Deutschsowjetische Bloodlands? Zum methodologischen spatial und imperial turn der aktuellen Totalitarismustheorie

authored by
Sebastian Huhnholz
Abstract

Timothy Snyder's book Bloodlands was sceptically received by a considerable part of the community of German historians. It was intensively criticized, among other places, in this very publication. It is not difficult to see, however, that this reception was a result of an basically normative discomfort with Snyder's comparison between National Socialist and Stalinist mass murder between the rise of Hitler and the death of Stalin. The heritage of the Historikerstreit still makes itself felt.
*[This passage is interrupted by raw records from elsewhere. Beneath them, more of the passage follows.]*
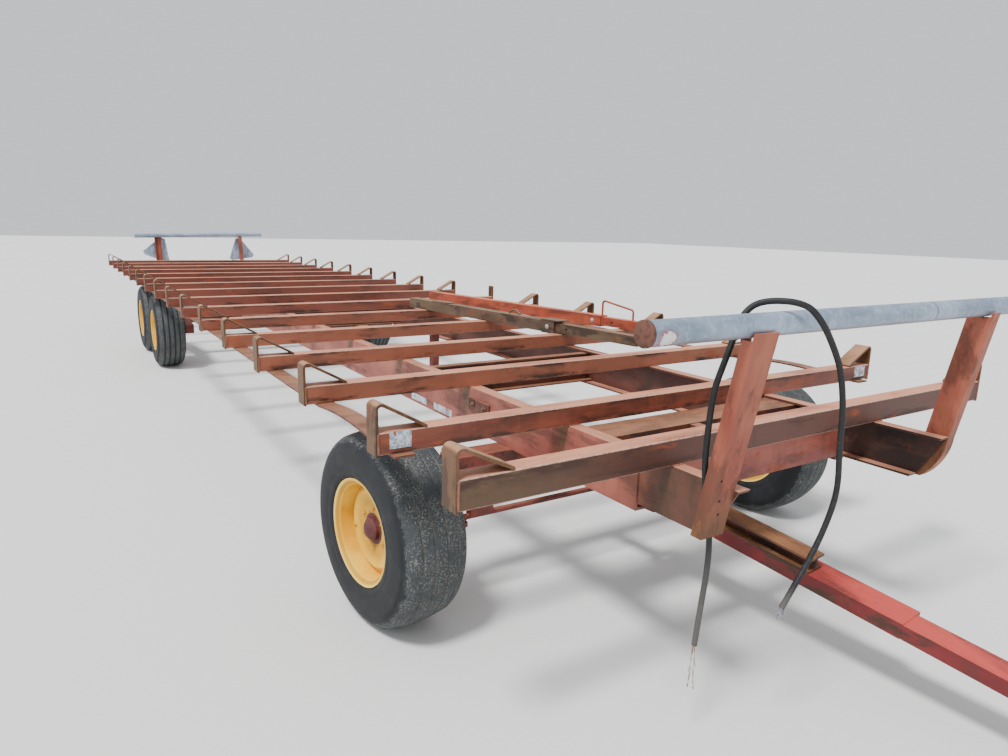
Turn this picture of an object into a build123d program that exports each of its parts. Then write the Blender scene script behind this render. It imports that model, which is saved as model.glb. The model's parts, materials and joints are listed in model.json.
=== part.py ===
# Long steel hay wagon for round bales: two channel rails carry sixteen crossbars
# with bent end stops, a pipe rack at each end, a steered front axle with a
# swinging tongue, and a tandem pair of wheels on each side at the rear.
# Frame: +X forward to the hitch, +Y left, +Z up, millimetres, origin on the
# ground under the middle of the bounding box. The wagon is parked with its
# tongue turned slightly left and its hitch resting on the ground.

from build123d import *
from math import atan2, cos, degrees, hypot, pi, radians, sin, tan
import os

os.makedirs("parts", exist_ok=True)

# Deck
deck_top = 905
bar_x = 4516
bar_height = 76
bar_width = 76
bar_half_length = 1370
front_bar_height = 90
front_bar_rise = 14
first_bay = 531
bar_pitch = 753
bar_count = 16
bars_x = [bar_x] + [bar_x - first_bay - bar_pitch * n for n in range(bar_count - 1)]

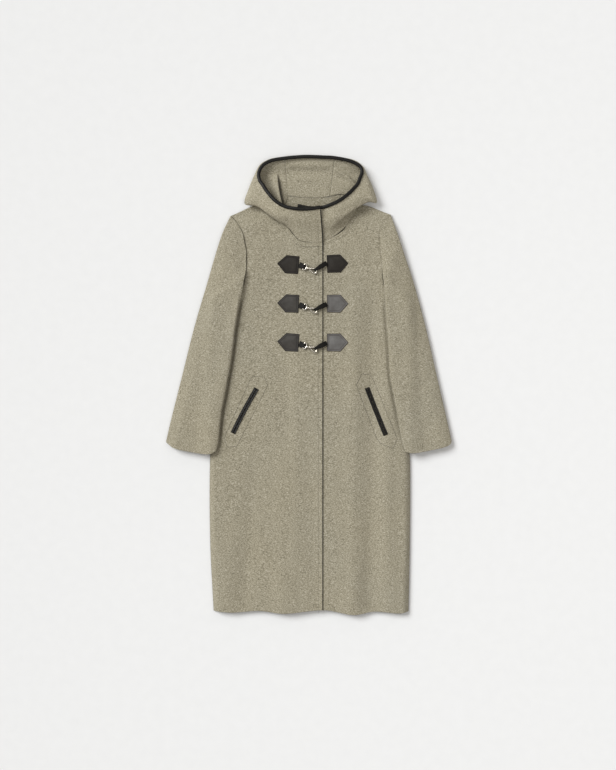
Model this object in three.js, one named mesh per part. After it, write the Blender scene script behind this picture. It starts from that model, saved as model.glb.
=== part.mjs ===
import * as THREE from 'three';

// A wool duffle coat that lies on its back, closed and flat, with its hood spread open above the neck.
// Millimetres. +X is the wearer's left, +Y runs from the hem to the hood, +Z is up from the surface.
// "right" and "left" in names are the wearer's: the right front lies on top at smaller X.

// Cloth, leather and metal sizes
const CLOTH = 3;
const SEAM_GAP = 0.3;
const LYING_GAP = 0.6;
const LEATHER = 2.2;

// The closed body: how high the front lies over the back
const CHEST_HEIGHT = 17;
const EDGE_HEIGHT = CLOTH + SEAM_GAP + CLOTH + 0.1;
const SIDE_CURL = 16;
const SHOULDER_CURL = 42;
const LAP_RISE = CLOTH + LYING_GAP;
const LAP_EDGE_X = 37.8;
const UNDERLAP_EDGE_X = -29;
const LAP_FOOT_X = -66;
const LAP_CREST_X = -32;
const HEM_INSET = 4;

// The side seam closes below the underarm, between these heights
const UNDERARM = { low: 225, high: 268 };

// Where a sleeve steps up onto the back's edge, in distance outside it
const BACK_STEP = { foot: 44, crest: 22 };

// Sleeves as flattened tubes
const SLEEVE_HEIGHT = 23;
const SLEEVE_HEIGHT_ON_FRONT = 13;
const SLEEVE_SQUARENESS = 2 / 2.7;
const SLEEVE_FLAT = 1.25;
const SLEEVE_CLIMB = 28;

// Binding round the face opening
const BINDING_HALF_WIDTH = 4.9;
const BINDING_HALF_HEIGHT = 3.7;
const BINDING_TILT = -6;
const FACE_MIDDLE = new THREE.Vector3(5, 560, 46);

// A hood section's crest, as shares of the way from the ring to the fold, along it and down
const CREST = { along: 0.66, down: 0.3 };
const HOOD_SETTLE = 22;

// Side edge of each front, from the hem up the side seam and the armhole to the shoulder tip
const FRONT_EDGE = {
  right: [
    { y: -620, x: -262 }, { y: -425, x: -271.5 }, { y: -190, x: -271.5 }, { y: 60, x: -258 },
    { y: 200, x: -251 }, { y: 225, x: -244 }, { y: 245, x: -222 }, { y: 262, x: -192 },
    { y: 277, x: -178.4 }, { y: 320, x: -171 }, { y: 360, x: -169.8 }, { y: 412, x: -177.5 },
    { y: 448, x: -196 }, { y: 466, x: -213 },
  ],
  left: [
    { y: -621, x: 275 }, { y: -425, x: 278.5 }, { y: -190, x: 278.5 }, { y: 60, x: 266 },
    { y: 200, x: 261 }, { y: 225, x: 255 }, { y: 245, x: 238 }, { y: 262, x: 216 },
    { y: 277, x: 205 }, { y: 320, x: 200 }, { y: 387, x: 195 }, { y: 422, x: 192 },
    { y: 452, x: 206 }, { y: 470, x: 223 },
  ],
};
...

The critique of Bloodlands by historians of the Holocaust and the Second World War reveals itself, in this connection, as a questionably self-referential and moreover national methodology based upon morally grounded, politically motivated, and intellectually unrealisable ideals. This presumption for redemptive history conveys the impression of a kind of special German right to paternalism in the field. In all this it has been neglected that Snyder has presented not an analysis of ideological motives but rather a structural analysis of totalitarian mass murder that is sensitive to the concept of space. In so doing he takes up the major themes of classical political totalitarianism theory and brings them into harmony with the most recent international imperial histories and interdisciplinary studies of the politics of space.

External Organisation(s)
Ludwig-Maximilians-Universität München (LMU)
Type
Review article
Journal
Journal of modern European history
Volume
12
Pages
427-447
No. of pages
21
ISSN
1611-8944
Publication date
01.11.2014
Publication status
E-pub ahead of print
Peer reviewed
Yes
ASJC Scopus subject areas
History
Sustainable Development Goals
SDG 16 - Peace, Justice and Strong Institutions
Electronic version(s)
https://doi.org/10.17104/1611-8944_2014_4_427 (Access: Closed)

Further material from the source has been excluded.